National Railways of Zimbabwe subsidiary, Road Motor Services, says the construction of the country’s Walvis Bay dry port in Namibia has again failed to resume as Government continues to face financial challenges.

Construction was supposed to resume in November last year when the Common Markets for Eastern and Southern Africa (COMESA) promised to avail $1,4 million for the project. However, up to now no funds have been channelled towards the project forcing the authorities to put the project on hold

The Government of Namibia in September 2009 granted Zimbabwe 19 000 square metres of land to construct its own dry port that is expected to boost the country’s trade.

In an interview with The Herald Business yesterday, RMS managing director Mr Cosmos Mutakaya said so far no funds have been received from COMESA.

He said previously the Industry and Commerce Ministry had engaged COMESA in different consultative meetings trying to secure funding for the project.

“Last year Comesa promised funding for the project but up to now, no funding has been received and from then development of the place has been put on hold.

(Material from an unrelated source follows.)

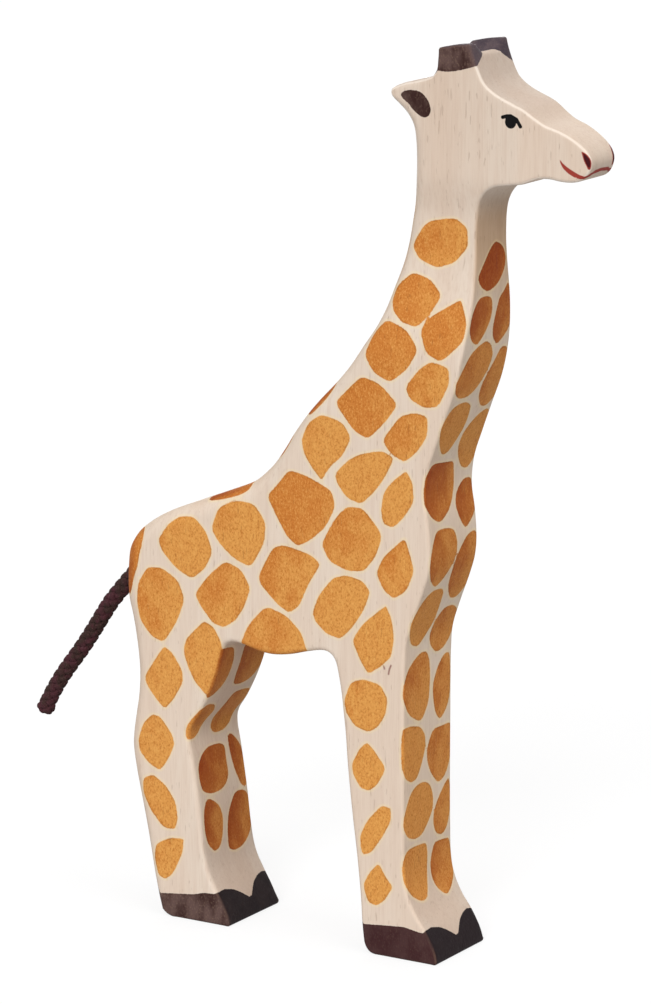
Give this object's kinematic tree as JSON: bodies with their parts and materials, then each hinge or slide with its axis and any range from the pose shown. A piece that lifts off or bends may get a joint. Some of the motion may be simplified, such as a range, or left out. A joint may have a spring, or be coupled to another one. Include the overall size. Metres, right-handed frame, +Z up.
{
  "type": "toy giraffe",
  "caption": "Standing wooden toy giraffe sawn from one board, with stained coat patches, dark hooves and a springy braided cord tail.",
  "frame": {"origin": "centre of the wooden figure's footprint box, on the soles", "axes": "+X towards the nose, +Y towards the left flank, +Z up through the neck"},
  "size_m": [0.1876, 0.027, 0.2599],
  "materials": {
    "pale_wood": "sanded pale maple with matt stain patches and dark painted hooves and horns",
    "cured_glue": "cured wood glue, hidden in the tail hole",
    "dark_cord": "braided dark brown cord, matt"
  },
  "bodies": {
    "figure": {"wooden_figure": "pale_wood", "tail_glue": "cured_glue", "tail_cord_glued_end": "dark_cord"},
    "tail_root": {"tail_cord_root": "dark_cord"},
    "tail": {"tail_cord": "dark_cord"}
  },
  "joints": [
    {"name": "tail_side_swing", "type": "hinge", "parent": "figure", "child": "tail_root", "pos_m": [-0.07553, 0, 0.09958], "axis": [-0.4405, 0, 0.8978], "range_deg": [-25, 25], "stiffness_Nm_per_rad": 0.01},
    {"name": "tail_lift", "type": "hinge", "parent": "tail_root", "child": "tail", "pos_m": [-0.08005, 0, 0.09569], "axis": [0, 1, 0], "range_deg": [-20, 45], "stiffness_Nm_per_rad": 0.01}
  ]
}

We are optimistic that once funding is availed construction will begin.

He said all the relevant documentation was submitted to COMESA.

Construction of the dry port is supposed to be done in two phases. The first phase is going to involve the civil works which includes construction of the drive-in weighbridge, storage shades, palisade fencing as well as installation of electric catwalks. Phase two involves the putting up of administration blocks.

He said once phase one is completed, the dry port operations will start.

“We are now waiting for Treasury and COMESA to unlock funds for us to start construction. The Namibian contractor, Namport, will also start working on the port once the funds are made available.

“I understand there are steps taken by Ministry of Transport and Infrastructure development to make sure the construction resumes but it’s only the Ministry that has the mandate to furnish you with fresher details,” Mr Mutakaya said.

“According to the contractor, phase one of the project can take five working months to complete.”

The project was supposed to have been completed by May last year.

Efforts to get a comment from officials at the Ministry of Transport and Infrastructural Development were fruitless.

A senior Government official who spoke on condition of anonymity told The Herald Business that Government has been facing challenges in making payments to the Walvis Bay Corridors Group, (the company responsible for the construction of the port) and operations had to be stopped for some time pending clearance of some outstanding fees.

Trade for Zimbabwe via Walvis Bay has increased in the past few years and a large percentage of commodities are transported along this corridor. Zimbabwe’s trade volumes through the Port of Walvis Bay have grown significantly to more than 2 500 tonnes per month.